SQ: I have to admit I’m quite satisfied with my storytelling ability, because I wrote it all myself and spent a lot of time trying to figure out how I wanted to tell the story. The film touches on family abuse, but what was most important to me was to capture the nature of trauma—how it wounds us in ways that may heal, but still leave scars we carry for the rest of our lives. It can impact our choices, our ways of living. I also didn’t want to present family abuse as simply the beating and physical abuse of children. I want to express the abusive relationship between the father and child using sound. We put gadgets and keys on the father so that they would make noise when he came home. We worked on the sound of his motorcycle as he pulled up outside the apartment. I wanted to create the sense of fear that abuse creates—how even an unseen indication of the abusers presence, often through everyday noises, can make the victim fear more.
LG: You tasked your actors with achieving intense performances here, which they do wonderfully.
SQ: I owe all my thanks to them.
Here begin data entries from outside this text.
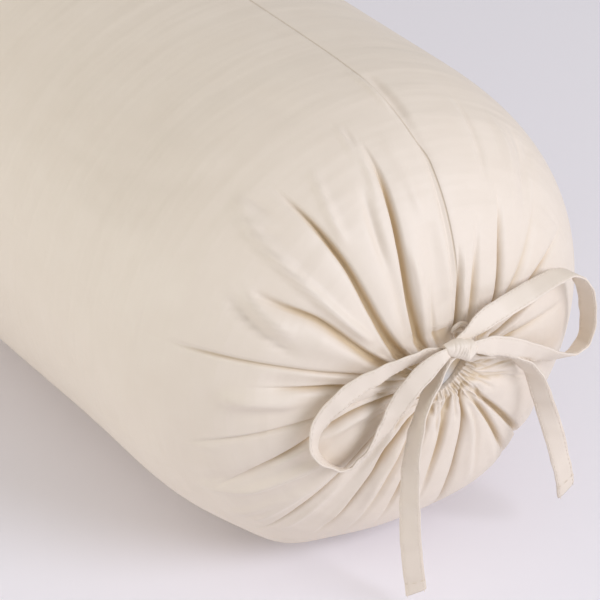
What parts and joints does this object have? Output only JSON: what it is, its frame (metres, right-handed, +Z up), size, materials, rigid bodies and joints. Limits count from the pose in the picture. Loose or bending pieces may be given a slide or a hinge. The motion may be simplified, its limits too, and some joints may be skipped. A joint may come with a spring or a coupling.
{
  "type": "bolster cushion",
  "caption": "Round filled bolster cushion in a sateen cover, its end gathered by a channel and tied in a bow with a flat tape.",
  "frame": {"origin": "on the surface the bolster lies on, under the middle of its length", "axes": "+X along the bolster towards its tied end, +Z up, the seam of the cover near the top"},
  "size_m": [0.9186, 0.2242, 0.2099],
  "materials": {
    "cover_cloth": "satin",
    "pillow_cloth": "matt",
    "tie_tape": "satin"
  },
  "bodies": {
    "root": {"cover": "cover_cloth", "pillow_end": "pillow_cloth", "bow_loop_left": "tie_tape", "bow_loop_right": "tie_tape", "tie_tail_left": "tie_tape", "tie_tail_right": "tie_tape", "tie_knot": "tie_tape"}
  },
  "joints": []
}
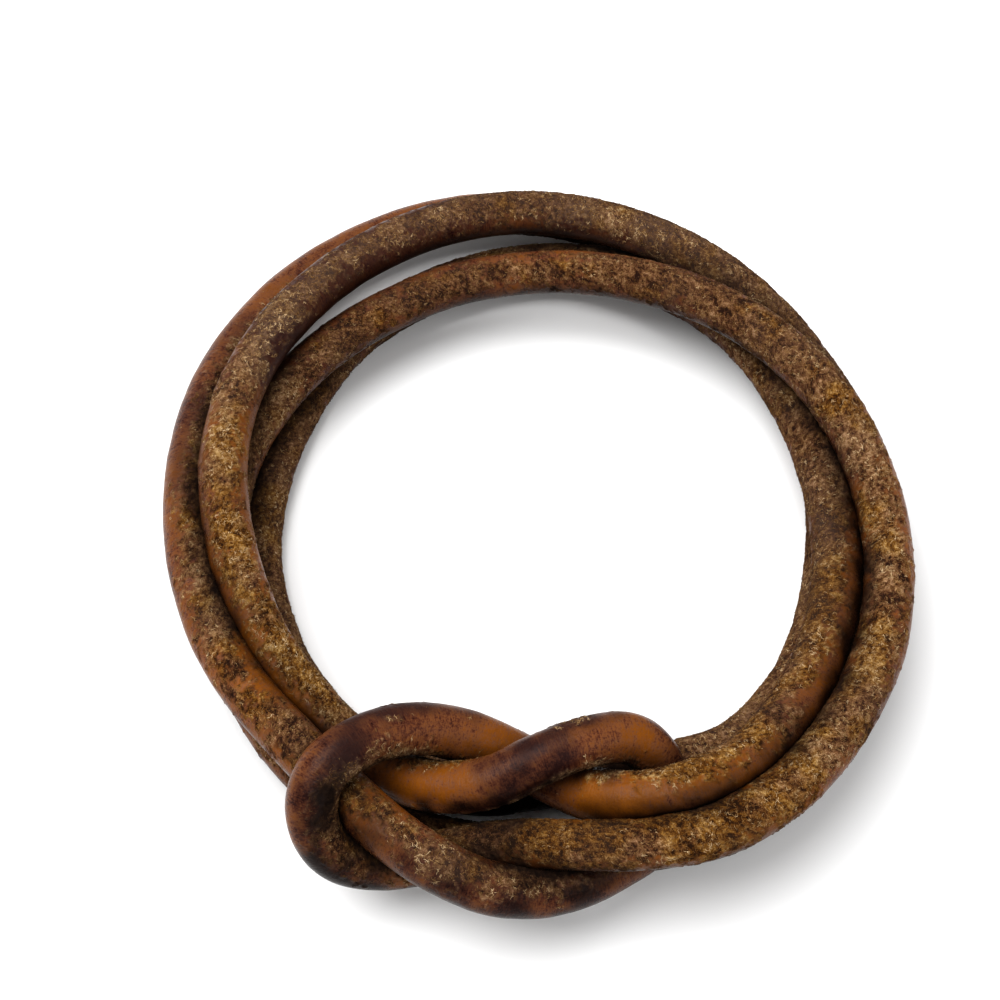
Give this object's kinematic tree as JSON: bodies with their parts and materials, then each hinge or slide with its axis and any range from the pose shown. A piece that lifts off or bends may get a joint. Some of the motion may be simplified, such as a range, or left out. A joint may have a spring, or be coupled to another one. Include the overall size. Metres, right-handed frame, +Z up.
{
  "type": "knotted leather cord strap",
  "caption": "Round leather thong, doubled and wound into a flat coil, its ends tied together with a reef knot at the front.",
  "frame": {"origin": "centre of the coil's bounding box at the level it lies on", "axes": "+Z up, the coil lies flat in the XY plane, and the knot is towards -Y"},
  "size_m": [0.0786, 0.0888, 0.0181],
  "materials": {
    "leather": "rough flesh side with a smooth waxed grain band"
  },
  "bodies": {
    "root": {"inner_turn_left": "leather", "inner_turn_right": "leather", "left_bight": "leather", "middle_turn_left": "leather", "middle_turn_right": "leather", "outer_turn_left": "leather", "outer_turn_right": "leather", "right_bight": "leather", "top_turn_left": "leather", "top_turn_right": "leather", "under_knot_run": "leather"}
  },
  "joints": []
}
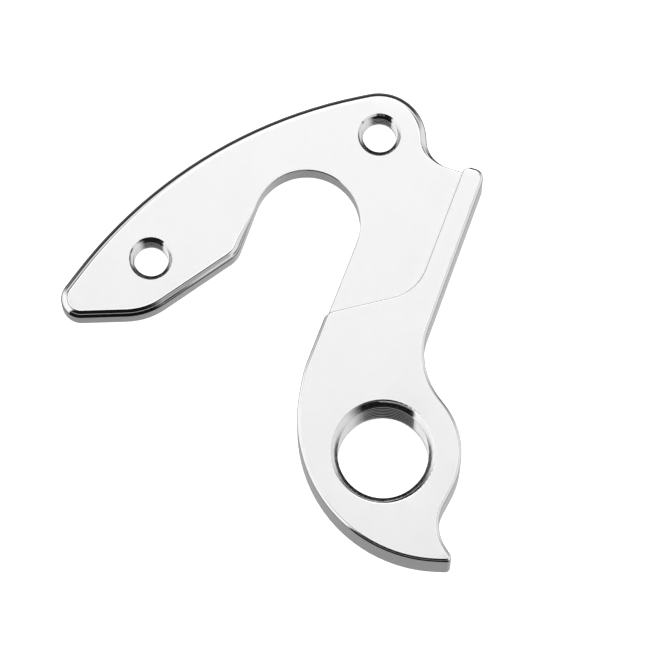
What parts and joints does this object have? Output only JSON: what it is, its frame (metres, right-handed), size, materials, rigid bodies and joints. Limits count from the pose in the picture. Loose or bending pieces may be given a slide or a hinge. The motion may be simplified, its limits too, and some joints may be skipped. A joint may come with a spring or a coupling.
{
  "type": "bicycle derailleur hanger",
  "caption": "Flat machined hanger that carries a rear derailleur: thin curved attachment arm with threaded holes, round axle slot, thicker body with a large threaded hole and a hooked tail.",
  "frame": {"origin": "on the axis of the M10x1 derailleur thread, in the plane of the flat outer face that the derailleur bolts against", "axes": "+Z leaves the stepped inner face, which looks at the wheel; +Y runs up from the derailleur thread towards the upper attachment hole; +X points towards the rear of the bicycle"},
  "size_m": [0.0418, 0.0478, 0.008],
  "materials": {
    "anodised_aluminium": "bead-blasted and clear anodised"
  },
  "bodies": {
    "root": {"hanger": "anodised_aluminium"}
  },
  "joints": []
}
When we were casting, I first chose Roy [Chiu] as the father, because I wanted to get someone good looking, without a scary face, to create a contrast between his appearance and his abusive actions. I didn’t expect him to accept [laughs] I couldn’t believe that. I admire him for his courage to take on such a role. I also worked with the art director at length to establish an ambience in the apartment that would encourage the actors to operate inside the movie the moment they stepped on set. It was challenging for 9m88, an excellent contemporary singer and actress, to play a traditional mother. She asked me, “why doesn’t she just leave? Why doesn’t she escape?” I told her to step into the shoes of the generation of her own mother, so many decades earlier, with a different cultural background. Hsiao-lee is a lovely girl. I was always afraid that the role would leave trauma with her after the film wrapped. But at the halfway point, I knew she’d be okay, and I knew I didn’t have to explain the character to her anymore. When she stood in front of the camera, she was ready to go. I’m grateful for having a cast like this.